Supplied data
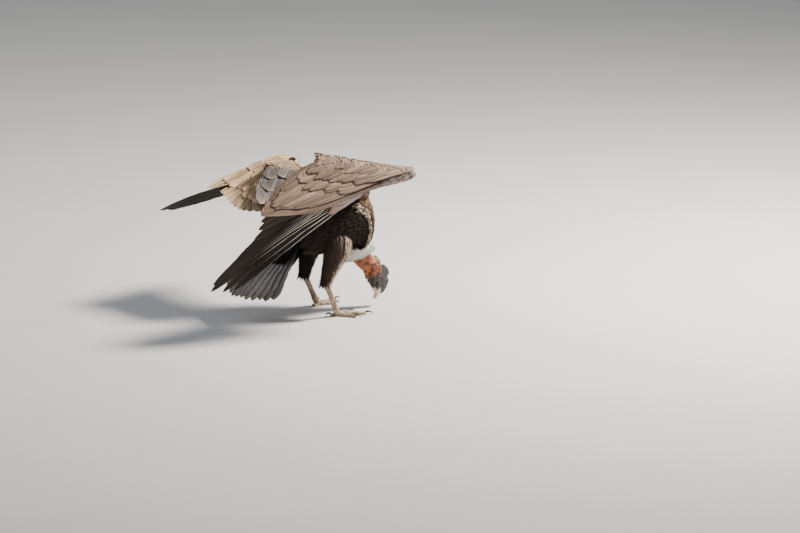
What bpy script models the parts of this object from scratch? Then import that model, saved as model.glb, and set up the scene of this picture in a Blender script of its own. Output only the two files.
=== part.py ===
# Andean condor, an old male bird standing with its head low and both wings half open.
# Life size, in metres. +X is where the bird faces, +Y is its left and +Z is up.
# The floor is z = 0. The points below are measured from the middle of the right sole.
# At the end the bird is moved so that the middle of its outline stands over the origin.
import math
import random

import bmesh
import bpy
import numpy
from mathutils import Vector

GAP = 0.0003            # what two touching pieces keep between them
GROW = 0.00034          # how far a neighbour's faces move out before it cuts, so that GAP is left
TINY = 1e-9             # a face smaller than this has no sure direction
VANE = 0.0009           # thickness of a feather's vane
STACK = 0.0022          # how far each vane lies above the one beside it
QUILL = 0.007           # radius of the bar of quills that a fan of feathers grows from

# Body, from under the tail to the base of the neck. Each row is one ring of it:
# x and z of its upper or front edge, x and z of its lower or back edge, half width, y.
TORSO = (
    (-0.164, 0.286, -0.133, 0.236, 0.040, 0.000),
    (-0.126, 0.366, -0.062, 0.226, 0.088, 0.000),
    (-0.058, 0.450, 0.014, 0.226, 0.122, 0.000),
    (0.048, 0.492, 0.062, 0.222, 0.134, 0.000),
    (0.140, 0.454, 0.080, 0.214, 0.122, -0.004),
    (0.178, 0.376, 0.086, 0.207, 0.100, -0.010),
    (0.182, 0.306, 0.086, 0.202, 0.076, -0.014),
    (0.166, 0.250, 0.086, 0.200, 0.050, -0.018),
)
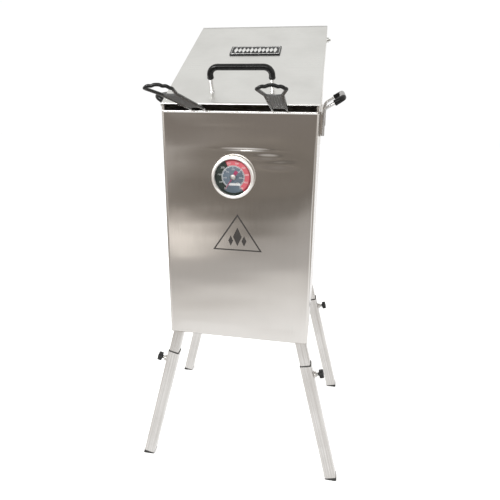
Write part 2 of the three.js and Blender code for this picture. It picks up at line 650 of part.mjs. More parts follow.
function mixerParts() {
  const { mouth, bell, spudHole } = VENTURI;
  const from = mouth + GAP;
  const to = from + SHUTTER.thickness;
  const disc = ring(spudHole, bell - 1, from, to, 24);
  const tab = block(-SHUTTER.tabHalf, SHUTTER.tabHalf, bell - 3, bell + SHUTTER.tabReach, from, to);
  part('air_shutter', cut(join(disc, tab), ...airHoles()), darkSteel(), mixer);
  const s = SPUD;
  const tip = mouth - s.inside;
  const shoulder = mouth + s.shoulder;
  const neck = mouth + s.neck;
  const nose = [[0, tip], [s.tip, tip], [s.radius, tip + 4]];
  const spud = [...nose, [s.radius, neck], [s.radius, shoulder], [0, shoulder]];
  const hex = rodAlong('z', s.hex, neck, shoulder, 6);
  const flare = rodAlong('z', s.flare, shoulder - 1, mouth + s.end, 16);
  const bore = rodAlong('z', s.bore, mouth + 4, mouth + s.end + THROUGH, 12);
  part('gas_orifice_fitting', cut(join(turned(spud, 16), hex, flare), bore), brass(), mixer);
}

// ---------------------------------------------------------------- drain
function drain() {
  const d = DRAIN;
  const v = VALVE;
  const low = v.z - v.half;
  const high = v.z + v.half;
  const body = rodAlong('z', v.radius, low, high, 16);
  const stem = rodAlong('y', v.stem, 5, v.stemEnd, 12, 0, v.z);
  const bore = rodAlong('z', d.bore, d.spoutEnd - THROUGH, high + THROUGH, 16);
  const cavity = new THREE.SphereGeometry(v.cavity, 16, 12).translate(0, 0, v.z);
  const stemBore = rodAlong('y', v.stemBore, 0, v.stemEnd + THROUGH, 12, 0, v.z);
  const spout = rodAlong('z', d.outer, d.spoutEnd, low + 1, 16);
  const valve = cut(join(body, stem, spout), bore, cavity, stemBore);
  part('drain_valve_body', valve.translate(d.x, d.y, 0), brass());
  const pipe = ring(d.bore, d.outer, high + GAP, VESSEL.floor - GAP, 16).translate(d.x, d.y, 0);
  part('drain_pipe', pipe, tubeSteel());
  const ball = new THREE.SphereGeometry(v.ball, 16, 12).translate(0, 0, v.z);
  const passage = rodAlong('x', d.bore, -v.radius, v.radius, 16, 0, v.z);
  const b = BALL_SLOT;
  const slot = block(-b.halfLength, b.halfLength, b.from, v.radius, v.z - b.halfWidth, v.z + b.halfWidth);
  part('drain_valve_ball', cut(ball, passage, slot).translate(d.x, d.y, 0), chrome());
  const l = LEVER;
  const shaft = rodAlong('y', l.shaft, l.shaftFrom, l.far + 2, 12, 0, v.z);
  const arm = block(-l.back, l.reach, l.near, l.far, v.z - l.halfHeight, v.z + l.halfHeight);
  part('drain_valve_lever', join(shaft, arm).translate(d.x, d.y, 0), material(0x8d1f1c, 0.55, 0.0));
}

// ---------------------------------------------------------------- baskets
function basketShell(side) {
  const b = BASKET;
  const x0 = side * b.x - b.halfWidth;
  const x1 = side * b.x + b.halfWidth;
  const outer = block(x0, x1, b.y0, b.y1, b.z0, b.z1);
  const w = b.wall;
  return cut(outer, block(x0 + w, x1 - w, b.y0 + w, b.y1 - w, b.z0 + w, b.z1 + THROUGH));
}

// Each handle is drawn about the foot of its wires, X across and -Y towards the user.
function basketHandle() {
  const g = GRIP;
  const leg = GRIP_LEG;
  const half = [
    [g.halfWire, 0, leg.bottom - leg.z], [g.halfWire, 0, 0], [g.halfWire, g.plateY - leg.y, g.plateZ - leg.z],
    [g.halfBar, g.barY - leg.y, g.barZ - leg.z],
  ];
  const right = half.map(([x, y, z]) => at(x, y, z));
  const left = half.map(([x, y, z]) => at(-x, y, z)).reverse();
  return bentTube([...right, ...left], g.bend, g.wire, 0, 4, 3);
}

// The pressed plate between the two wires, along the slope of the handle.
function basketPlate() {
  const g = GRIP;
  const p = GRIP_PLATE;
  const slope = Math.atan2(g.plateZ - GRIP_LEG.z, GRIP_LEG.y - g.plateY);
  const long = (GRIP_LEG.y - g.plateY) / Math.cos(slope);
  const halfWidth = g.halfWire - g.wire - GAP;
  const sheet = block(-halfWidth, halfWidth, -long + p.beforeEnd, -p.from, -p.half, p.half);
  const far = -long + p.ribBeforeEnd;
  const ribs = GRIP_RIBS.map((x) => block(x - p.ribHalf, x + p.ribHalf, far, -p.ribFrom, 0, p.ribTop));
  return join(sheet, ...ribs).rotateX(-slope);
}

function baskets() {
  for (const [side, word] of SIDES) {
    part(`basket_${word}`, basketShell(side), chrome());
    const handle = new THREE.Group();
    handle.position.set(side * BASKET.x, GRIP_LEG.y, GRIP_LEG.z);
    handle.rotation.z = GRIP_TURN[word];
    fryer.add(handle);
    part(`basket_handle_${word}`, basketHandle(), blackPlastic(), handle);
    part(`basket_handle_plate_${word}`, basketPlate(), darkSteel(), handle);
  }
}

shell();
vessel();
lidParts();
hingeFasteners();
SIDES.forEach(([side, word]) => sideHandle(side, word));
legs();
gaugeParts();
gaugeNeedle();
burner();
mixerParts();
drain();
baskets();

// The origin is on the floor under the middle of the whole outline.
fryer.updateMatrixWorld(true);
const extent = new THREE.Box3().setFromObject(fryer, true);
fryer.position.y = -(extent.min.y + extent.max.y) / 2;

export default fryer;
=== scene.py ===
import json
import math
import random

import bmesh
import bpy
from mathutils import Matrix, Vector, noise


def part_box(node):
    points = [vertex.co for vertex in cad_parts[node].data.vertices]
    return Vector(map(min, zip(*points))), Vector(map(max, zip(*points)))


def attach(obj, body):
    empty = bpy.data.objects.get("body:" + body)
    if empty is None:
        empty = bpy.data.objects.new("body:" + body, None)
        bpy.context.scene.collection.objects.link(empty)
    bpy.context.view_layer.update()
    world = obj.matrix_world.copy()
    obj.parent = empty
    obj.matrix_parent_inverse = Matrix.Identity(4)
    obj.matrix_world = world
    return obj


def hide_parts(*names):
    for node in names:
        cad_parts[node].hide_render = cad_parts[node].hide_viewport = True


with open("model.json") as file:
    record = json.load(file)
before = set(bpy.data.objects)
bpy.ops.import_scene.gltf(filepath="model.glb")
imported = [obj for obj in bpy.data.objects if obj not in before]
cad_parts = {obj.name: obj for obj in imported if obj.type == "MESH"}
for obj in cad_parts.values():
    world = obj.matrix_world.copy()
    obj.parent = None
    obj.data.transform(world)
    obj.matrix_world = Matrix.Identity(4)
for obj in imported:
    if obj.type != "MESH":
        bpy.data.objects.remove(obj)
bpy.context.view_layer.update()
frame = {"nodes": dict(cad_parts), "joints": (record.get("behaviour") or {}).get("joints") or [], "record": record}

# Looks of a free-standing outdoor deep fryer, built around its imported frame.
# Lengths below are in millimetres, in the local axes that each section names. MM turns them into metres.
MM = 0.001
nodes = frame["nodes"]
record = frame["record"]
joints = {joint["name"]: joint for joint in frame["joints"]}
mounts = {mount["name"]: Vector(mount["pos_m"]) for mount in record["mounts"]}
scene = bpy.context.scene
SIDES = ((-1, "left"), (1, "right"))
CORNERS = [(side, end, f"{end_word}_{side_word}")
           for end, end_word in ((-1, "front"), (1, "rear")) for side, side_word in SIDES]
X, Y, Z = Vector((1, 0, 0)), Vector((0, 1, 0)), Vector((0, 0, 1))


# ------------------------------------------------------------------ camera
CAMERA_PLACE = Vector((0.1722, -1.0160, 0.9223))
CAMERA_DOWN = math.radians(18.05)
CAMERA_LEFT = math.radians(11.25)
CAMERA_ROLL = math.radians(-0.2)
FOCAL_MM = 35.14
SENSOR_MM = 36.0
SHIFT = (0.038, -0.0524)


def make_camera():
    data = bpy.data.cameras.new("camera")
    data.sensor_width = SENSOR_MM
    data.lens = FOCAL_MM
    data.shift_x, data.shift_y = SHIFT
    camera = bpy.data.objects.new("camera", data)
    scene.collection.objects.link(camera)
    turn = Matrix.Rotation(CAMERA_LEFT, 4, "Z") @ Matrix.Rotation(math.pi / 2 - CAMERA_DOWN, 4, "X")
    camera.matrix_world = Matrix.Translation(CAMERA_PLACE) @ turn @ Matrix.Rotation(CAMERA_ROLL, 4, "Z")
    scene.camera = camera


make_camera()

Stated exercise
Transcribe each line of the data above, unaltered, from the one where "for (const [side, word]" appears to the one where "before = set(bpy.data.objects)" appears, inclusive of both.

Finished exercise
  for (const [side, word] of SIDES) {
    part(`basket_${word}`, basketShell(side), chrome());
    const handle = new THREE.Group();
    handle.position.set(side * BASKET.x, GRIP_LEG.y, GRIP_LEG.z);
    handle.rotation.z = GRIP_TURN[word];
    fryer.add(handle);
    part(`basket_handle_${word}`, basketHandle(), blackPlastic(), handle);
    part(`basket_handle_plate_${word}`, basketPlate(), darkSteel(), handle);
  }
}

shell();
vessel();
lidParts();
hingeFasteners();
SIDES.forEach(([side, word]) => sideHandle(side, word));
legs();
gaugeParts();
gaugeNeedle();
burner();
mixerParts();
drain();
baskets();

// The origin is on the floor under the middle of the whole outline.
fryer.updateMatrixWorld(true);
const extent = new THREE.Box3().setFromObject(fryer, true);
fryer.position.y = -(extent.min.y + extent.max.y) / 2;

export default fryer;
=== scene.py ===
import json
import math
import random

import bmesh
import bpy
from mathutils import Matrix, Vector, noise


def part_box(node):
    points = [vertex.co for vertex in cad_parts[node].data.vertices]
    return Vector(map(min, zip(*points))), Vector(map(max, zip(*points)))


def attach(obj, body):
    empty = bpy.data.objects.get("body:" + body)
    if empty is None:
        empty = bpy.data.objects.new("body:" + body, None)
        bpy.context.scene.collection.objects.link(empty)
    bpy.context.view_layer.update()
    world = obj.matrix_world.copy()
    obj.parent = empty
    obj.matrix_parent_inverse = Matrix.Identity(4)
    obj.matrix_world = world
    return obj


def hide_parts(*names):
    for node in names:
        cad_parts[node].hide_render = cad_parts[node].hide_viewport = True


with open("model.json") as file:
    record = json.load(file)
before = set(bpy.data.objects)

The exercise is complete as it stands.